To do:
Copy out the line that contains "whole.label = name", the line that contains "for node in", and every line between them, exactly, and nothing else.

* Start *

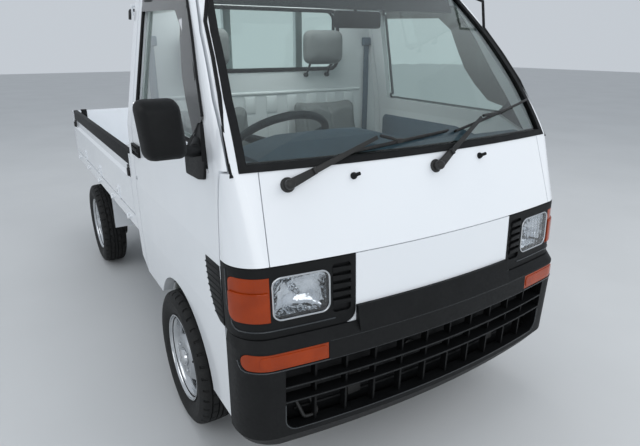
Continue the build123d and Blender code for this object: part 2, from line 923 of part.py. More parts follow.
def headrest(x):
    y = -455
    centre_z = headrest_low_z + headrest_tall / 2
    pad = Box(headrest_width, 90, headrest_tall).moved(Location((x, y, centre_z)))
    pad = fillet(pad.edges().filter_by(Axis.Y), 50)
    posts = [rod((x + s, y, seat_back_z), (x + s, y, headrest_low_z + 5), 6) for s in (-35, 35)]
    return fuse(pad, posts)


nodes["seats"] = [make(x) for x in seat_rows for make in (cushion, seat_back, headrest)]


# Wipers: pivot, arm and blade, both swept towards the truck's left
blade_lift = 24
wiper_table = [
    # pivot x, clip x and height, blade from and to: x and height
    (-508, (-192, 1158), (-343, 1126), (98, 1160)),
    (12, (268, 1184), (134, 1156), (600, 1226)),
]


def screen_point(x, z, lift):
    front = lean(z, [(row[0], row[1]) for row in upper_rows])
    return Vector(x, front + bow(x) - lift, z)


def wiper(pivot_x, clip, start, end):
    pivot_z = cowl_z - 40
    front = lean(pivot_z, [(row[0], row[1]) for row in lower_rows])
    base_y = front + bow(pivot_x)
    post = rod((pivot_x, base_y + 8, pivot_z - 3), (pivot_x, base_y - 30, pivot_z + 12), 15)
    clip_point = screen_point(*clip, blade_lift + 16)
    arm = rod((pivot_x, base_y - 22, pivot_z + 8), clip_point, 6)
    blade_start = screen_point(*start, blade_lift)
    blade_end = screen_point(*end, blade_lift)
    blade = rod(blade_start, blade_end, 6)
    link = rod(clip_point, (blade_start + blade_end) / 2, 6)
    return fuse(cut(post, nodes["front_panels"]), arm, link, blade)


nodes["wipers"] = [wiper(*row) for row in wiper_table]


# Bed: the load floor with its rear posts and mud panels, and the frame under it
deck_member_ys = [-240, 130, 500, 790, 1090, 1380]
deck_rail_width = 40


def bed_floor():
    low = bed_floor_z - bed_floor_thick
    load_half = bed_half - gate_thick - gap
    plate = box(-load_half, load_half, bed_front_y + 1, tail_y - 8 - gate_thick - gap, low, bed_floor_z)
    border = box(-bed_half, bed_half, bed_front_y, tail_y - 8, low, bed_floor_z - 1)
    posts = box(bed_half - 35, bed_half, tail_y - 44, tail_y - 8, bed_floor_z - 1, gate_top_z)
    mud_y = rear_axle_y - tyre_radius - 70
    mud_panels = box(530, bed_half - deck_rail_width, mud_y - 8, mud_y, 330, low)
    return solids_of(fuse(border, plate)) + both(posts) + both(mud_panels)


def bed_frame():
    low = bed_floor_z - bed_floor_thick
    inner = bed_half - deck_rail_width
    rear_y = tail_y - 8 - deck_rail_width
    rail = box(inner, bed_half, bed_front_y, tail_y - 8, bed_rail_low_z, low)
    tail = box(-inner, inner, rear_y, tail_y - 8, bed_rail_low_z, low)
    members = [box(-inner, inner, y, y + 45, rear_rail_top_z, low) for y in deck_member_ys]
    return both(rail) + [tail] + members


nodes["bed_floor"] = bed_floor()
nodes["bed_frame"] = bed_frame()


def guard_frame():
    board = box(-bed_half, bed_half, bed_front_y - 30, bed_front_y, bed_rail_low_z, gate_top_z)
    y = bed_front_y - guard_tube / 2
    half = guard_tube / 2
    posts = []
    for x in guard_posts:
        posts.append(box(x - half, x + half, y - half + 4, y + half - 4, gate_top_z, guard_top_z))
    end = guard_posts[-1] + half
    bar = box(-end, end, y - half, y + half, guard_top_z, guard_top_z + guard_tube)
    hook = rod((end, y, guard_top_z - 10), (end + 32, y, guard_top_z - 10), 5)
    hook_leg = rod((end + 28, y, guard_top_z - 6), (end + 28, y, guard_top_z - 46), 5)
    return fuse(board, both(posts), bar, both(fuse(hook, hook_leg)))


nodes["guard_frame"] = guard_frame()
gate_low_z = bed_floor_z + gate_hinge_drop + 2
hinge_z = gate_low_z - 4
gate_front_y = bed_front_y + gap
gate_rear_y = tail_y - 44 - gap


def gate_slab(start, end):
    points = [
        (0, gate_low_z), (0, gate_shoulder_z), (-gate_step, gate_shoulder_z + 18), (-gate_step, gate_top_z),
        (-gate_thick, gate_top_z), (-gate_thick, gate_low_z),
    ]
    outer = bed_half
    face = Face(Wire.make_polygon([(outer + x, start, z) for x, z in points]))
    return Solid.extrude(face, Vector(0, end - start, 0))


def side_gate():
    panel = gate_slab(gate_front_y, gate_rear_y)
    hinges = []
    for y in (60, 620, 1180):
        hinges.append(rod((bed_half + 4, y - 30, hinge_z), (bed_half + 4, y + 30, hinge_z), 3.5))
        hinges.append(box(bed_half - 1, bed_half + 5, y - 30, y + 30, hinge_z, hinge_z + 60))
    return fuse(panel, hinges)


def tail_gate():
    half = bed_half - 35 - gap
    panel = gate_slab(-half, half)
    panel = panel.rotate(Axis.Z, 90).moved(Location((0, tail_y - 8 - bed_half, 0)))
    hinges = []
    for x in (-450, 0, 450):
        hinges.append(rod((x - 30, tail_y - 4, hinge_z), (x + 30, tail_y - 4, hinge_z), 3.5))
        hinges.append(box(x - 30, x + 30, tail_y - 9, tail_y - 3, hinge_z, hinge_z + 60))
    return fuse(panel, hinges)


nodes["gate_left"] = side_gate()
nodes["gate_right"] = mirrored(nodes["gate_left"])
nodes["tail_gate"] = tail_gate()

# Tail lamps on brackets below the floor
nodes["tail_lamps"] = both(
    fuse(
        box(470, 640, tail_y - 70, tail_y - 12, 520, 600),
        box(530, 580, tail_y - 48, tail_y - 30, 598, bed_rail_low_z),
    )
)


# The mirror reaches further out than the left tyres, so the middle plane stands beside the origin
mirror_reach = mirror_mid_x + mirror_wide / 2
tyre_reach = max(front_track, rear_track) / 2 + tyre_width / 2
middle_x = (mirror_reach - tyre_reach) / 2


def export(name, shape):
    pieces = [piece.moved(Location((middle_x, 0, 0))) for piece in solids_of(shape)]
    whole = pieces[0] if len(pieces) == 1 else Compound(pieces)
    whole.label = name
    export_step(whole, f"parts/{name}.step")


for node_name, node_shape in nodes.items():
    export(node_name, node_shape)
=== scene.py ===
import json
import math

import bmesh
import bpy
from mathutils import Matrix, Vector
from mathutils.bvhtree import BVHTree


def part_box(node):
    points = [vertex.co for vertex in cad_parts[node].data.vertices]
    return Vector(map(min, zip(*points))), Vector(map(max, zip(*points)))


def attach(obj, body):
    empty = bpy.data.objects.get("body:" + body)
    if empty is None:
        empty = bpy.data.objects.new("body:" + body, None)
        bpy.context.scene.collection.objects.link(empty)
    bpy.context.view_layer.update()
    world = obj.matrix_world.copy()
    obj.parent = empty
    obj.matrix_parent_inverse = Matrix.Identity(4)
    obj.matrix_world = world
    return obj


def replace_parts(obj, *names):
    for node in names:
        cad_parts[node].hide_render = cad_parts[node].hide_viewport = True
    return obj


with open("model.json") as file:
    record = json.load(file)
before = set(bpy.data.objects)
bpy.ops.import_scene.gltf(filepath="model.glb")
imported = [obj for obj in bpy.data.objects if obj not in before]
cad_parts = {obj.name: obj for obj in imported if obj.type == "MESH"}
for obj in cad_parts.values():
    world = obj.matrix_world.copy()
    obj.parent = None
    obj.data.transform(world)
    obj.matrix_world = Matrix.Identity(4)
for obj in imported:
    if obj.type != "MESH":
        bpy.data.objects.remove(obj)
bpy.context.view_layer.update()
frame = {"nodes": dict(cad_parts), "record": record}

print("frame loaded")
nodes = frame["nodes"]
middle = sum(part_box("windscreen_seal"), Vector()).x / 2  # the truck's own middle plane stands beside the origin


# Colour and materials
def hexColour(text):  # sRGB as written, linear for the shader
    parts = [int(text[i:i + 2], 16) / 255 for i in (0, 2, 4)]
    linear = [c / 12.92 if c <= 0.04045 else ((c + 0.055) / 1.055) ** 2.4 for c in parts]
    return (*linear, 1.0)


def addNode(tree, kind, links, stops=(), **values):
    # links and socket values go by the socket's name, stops are a ramp's places and ends, the rest are properties
    node = tree.nodes.new("ShaderNode" + kind)
    for key, value in values.items():
        if key in node.inputs:
            node.inputs[key].default_value = value
        else:
            setattr(node, key, value)
    for key, source in links.items():
        tree.links.new(source, node.inputs[key])
    for index, (place, end) in enumerate(stops):
        node.color_ramp.elements[index].position = place
        node.color_ramp.elements[index].color = hexColour(end) if isinstance(end, str) else (end, end, end, 1)
    return node.outputs


def makeMaterial(name, blends, relief=None, **sockets):
    # blends: socket, size in mm, detail and roughness of a soft noise, the places and ends of its ramp
    # relief: N for noise or W for upright waves, size in mm, detail, depth in mm
    material = bpy.data.materials.new(name)
    material.use_nodes = True
    tree = material.node_tree
    shader = tree.nodes["Principled BSDF"]
    coords = {"Vector": addNode(tree, "TexCoord", {})["Object"]}
    for socket, size, detail, rough, places, ends in blends:
        fac = addNode(tree, "TexNoise", coords, Scale=1000 / size, Detail=detail, Roughness=rough)["Fac"]
        tones = addNode(tree, "ValToRGB", {"Fac": fac}, zip(places, ends))["Color"]
        tree.links.new(tones, shader.inputs[socket])
    if relief:
        kind, size, detail, depth = relief
        if kind == "N":
            height = addNode(tree, "TexNoise", coords, Scale=1000 / size, Detail=detail)["Fac"]
        else:
            height = addNode(tree, "TexWave", coords, Scale=500 / size / math.pi, bands_direction="X")["Fac"]
        normal = addNode(tree, "Bump", {"Height": height}, Strength=1.0, Distance=depth / 1000)["Normal"]
        tree.links.new(normal, shader.inputs["Normal"])
    for key, value in sockets.items():
        shader.inputs[key.replace("_", " ")].default_value = hexColour(value) if isinstance(value, str) else value
    return material


def surface(name, tones, size, rough, grain=None, **sockets):
    # two tones blended over size mm, a finer blend from low to high roughness, grain: size and depth in mm
    blends = [("Base Color", size, 3, 0.5, (0.3, 0.7), tones), ("Roughness", size / 5, 5, 0.6, (0.25, 0.75), rough)]
    return makeMaterial(name, blends, grain and ("N", grain[0], 2, grain[1]), **sockets)


def clearMaterial(name, colour, rough, ior=1.5):
    return makeMaterial(name, [("Roughness", 120, 4, 0.5, (0.3, 0.7), (rough, rough + 0.03))],
                        Base_Color=colour, Transmission_Weight=1.0, IOR=ior)


def mouldedLens(name, tones, pitch, **sockets):  # coloured plastic with upright prisms moulded behind its face
    blends = [("Base Color", 60, 3, 0.5, (0.3, 0.7), tones), ("Roughness", 15, 3, 0.5, (0.3, 0.7), (0.12, 0.2))]
    return makeMaterial(name, blends, ("W", pitch, 0, 0.25), **sockets)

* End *

The solution:
    whole.label = name
    export_step(whole, f"parts/{name}.step")


for node_name, node_shape in nodes.items():
    export(node_name, node_shape)
=== scene.py ===
import json
import math

import bmesh
import bpy
from mathutils import Matrix, Vector
from mathutils.bvhtree import BVHTree


def part_box(node):
    points = [vertex.co for vertex in cad_parts[node].data.vertices]
    return Vector(map(min, zip(*points))), Vector(map(max, zip(*points)))


def attach(obj, body):
    empty = bpy.data.objects.get("body:" + body)
    if empty is None:
        empty = bpy.data.objects.new("body:" + body, None)
        bpy.context.scene.collection.objects.link(empty)
    bpy.context.view_layer.update()
    world = obj.matrix_world.copy()
    obj.parent = empty
    obj.matrix_parent_inverse = Matrix.Identity(4)
    obj.matrix_world = world
    return obj


def replace_parts(obj, *names):
    for node in names:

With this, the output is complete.